Optimizing with CMA-ES in Jax¶

import jax
import jax.numpy as jnp

try:
    import brax
except:
    !pip install git+https://github.com/google/brax.git@v0.9.2 |tail -n 1
    import brax

try:
    import flax
except:
    !pip install --no-deps git+https://github.com/google/flax.git@v0.7.4 |tail -n 1
    import flax

try:
    import chex
except:
    !pip install --no-deps git+https://github.com/deepmind/chex.git@v0.1.83 |tail -n 1
    import chex

try:
    import jumanji
except:
    !pip install "jumanji==0.3.1"
    import jumanji

try:
    import qdax
except:
    !pip install --no-deps git+https://github.com/adaptive-intelligent-robotics/QDax@main |tail -n 1
    import qdax

import matplotlib.pyplot as plt
from matplotlib.patches import Ellipse

from qdax.core.cmaes import CMAES

#@title Hyperparameters
#@markdown ---
num_iterations = 1000 #@param {type:"integer"}
num_dimensions = 100 #@param {type:"integer"}
batch_size = 36 #@param {type:"integer"}
num_best = 18 #@param {type:"integer"}
sigma_g = 0.5 # 0.5 #@param {type:"number"}
minval = -5.12 #@param {type:"number"}
optim_problem = "sphere" #@param["rastrigin", "sphere"]
#@markdown ---

def rastrigin_scoring(x: jnp.ndarray):
    first_term = 10 * x.shape[-1]
    second_term = jnp.sum((x + minval * 0.4) ** 2 - 10 * jnp.cos(2 * jnp.pi * (x + minval * 0.4)))
    return -(first_term + second_term)

def sphere_scoring(x: jnp.ndarray):
    return -jnp.sum((x + minval * 0.4) * (x + minval * 0.4), axis=-1)

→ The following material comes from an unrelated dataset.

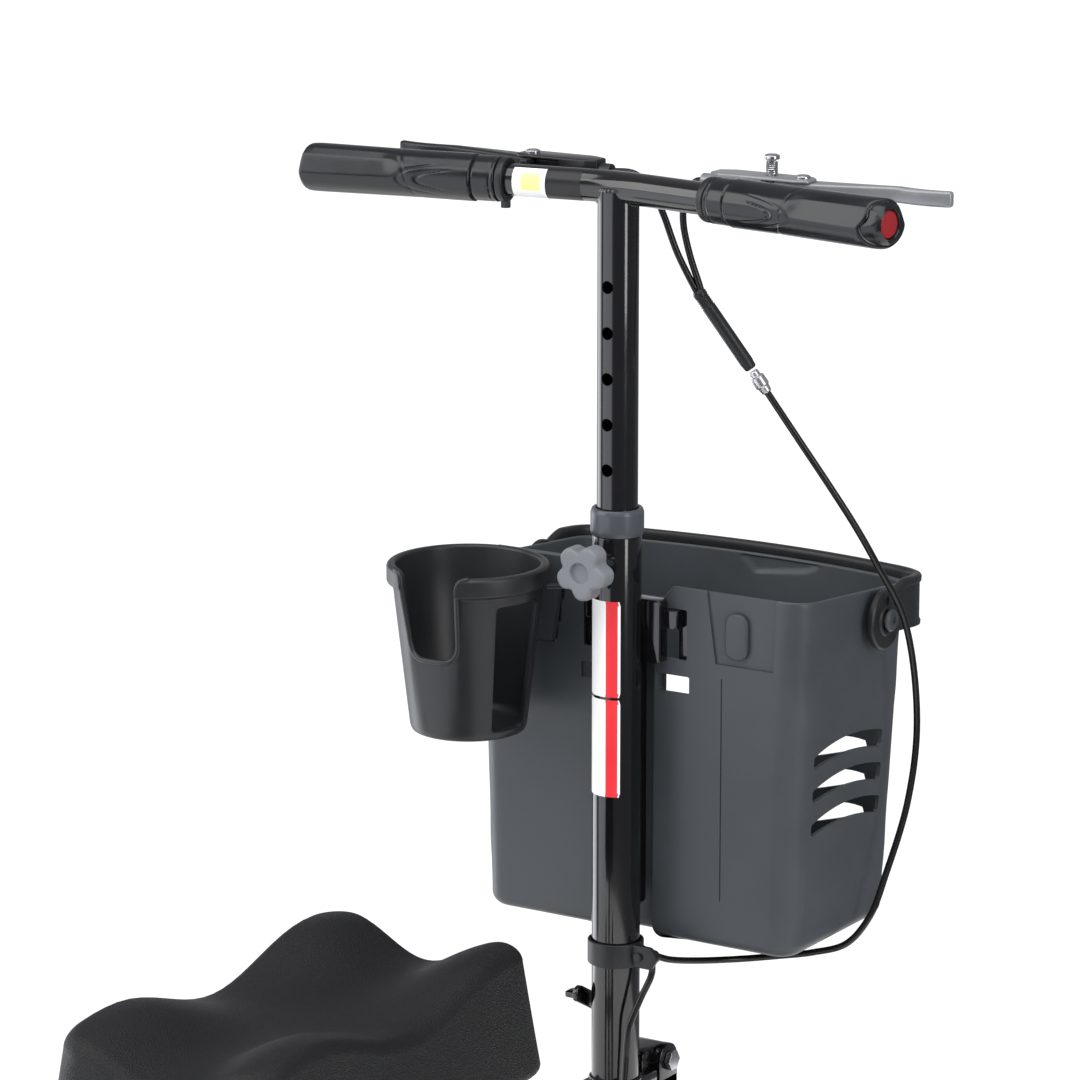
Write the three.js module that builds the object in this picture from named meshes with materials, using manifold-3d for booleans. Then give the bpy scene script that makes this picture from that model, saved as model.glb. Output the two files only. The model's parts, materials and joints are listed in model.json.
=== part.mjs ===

if optim_problem == "sphere":
    fitness_fn = sphere_scoring
elif optim_problem == "rastrigin":
    fitness_fn = jax.vmap(rastrigin_scoring)
else:
    raise Exception("Invalid opt function name given")

cmaes = CMAES(
    population_size=batch_size,
    num_best=num_best,
    search_dim=num_dimensions,
    fitness_function=fitness_fn,
    mean_init=jnp.zeros((num_dimensions,)),
    init_sigma=sigma_g,
    delay_eigen_decomposition=True,
)

state = cmaes.init()
random_key = jax.random.PRNGKey(0)

%%time

means = [state.mean]
covs = [(state.sigma**2) * state.cov_matrix]

iteration_count = 0
for _ in range(num_iterations):
    iteration_count += 1

    # sample
    samples, random_key = cmaes.sample(state, random_key)

    # udpate
    state = cmaes.update(state, samples)

    # check stop condition
    stop_condition = cmaes.stop_condition(state)

    if stop_condition:
        break

    # store data for plotting
    means.append(state.mean)
    covs.append((state.sigma**2) * state.cov_matrix)

print("Num iterations before stop condition: ", iteration_count)

# checking final fitness values
fitnesses = fitness_fn(samples)

print("Min fitness in the final population: ", jnp.min(fitnesses))
print("Mean fitness in the final population: ", jnp.mean(fitnesses))
print("Max fitness in the final population: ", jnp.max(fitnesses))

# checking mean of the final distribution
print("Final mean of the distribution: \n", means[-1])
# print("Final covariance matrix of the distribution: ", covs[-1])

fig, ax = plt.subplots(figsize=(12, 6))

# sample points to show fitness landscape
random_key, subkey = jax.random.split(random_key)
x = jax.random.uniform(subkey, minval=-4, maxval=8, shape=(100000, 2))
f_x = fitness_fn(x)

# plot fitness landscape
points = ax.scatter(x[:, 0], x[:, 1], c=f_x, s=0.1)
fig.colorbar(points)

# plot cma-es trajectory
traj_min = 0
traj_max = iteration_count
for mean, cov in zip(means[traj_min:traj_max], covs[traj_min:traj_max]):
    ellipse = Ellipse((mean[0], mean[1]), cov[0, 0], cov[1, 1], fill=False, color='k', ls='--')
    ax.add_patch(ellipse)
    ax.plot(mean[0], mean[1], color='k', marker='x')

ax.set_title(f"Optimization trajectory of CMA-ES between step {traj_min} and step {traj_max}")
plt.show()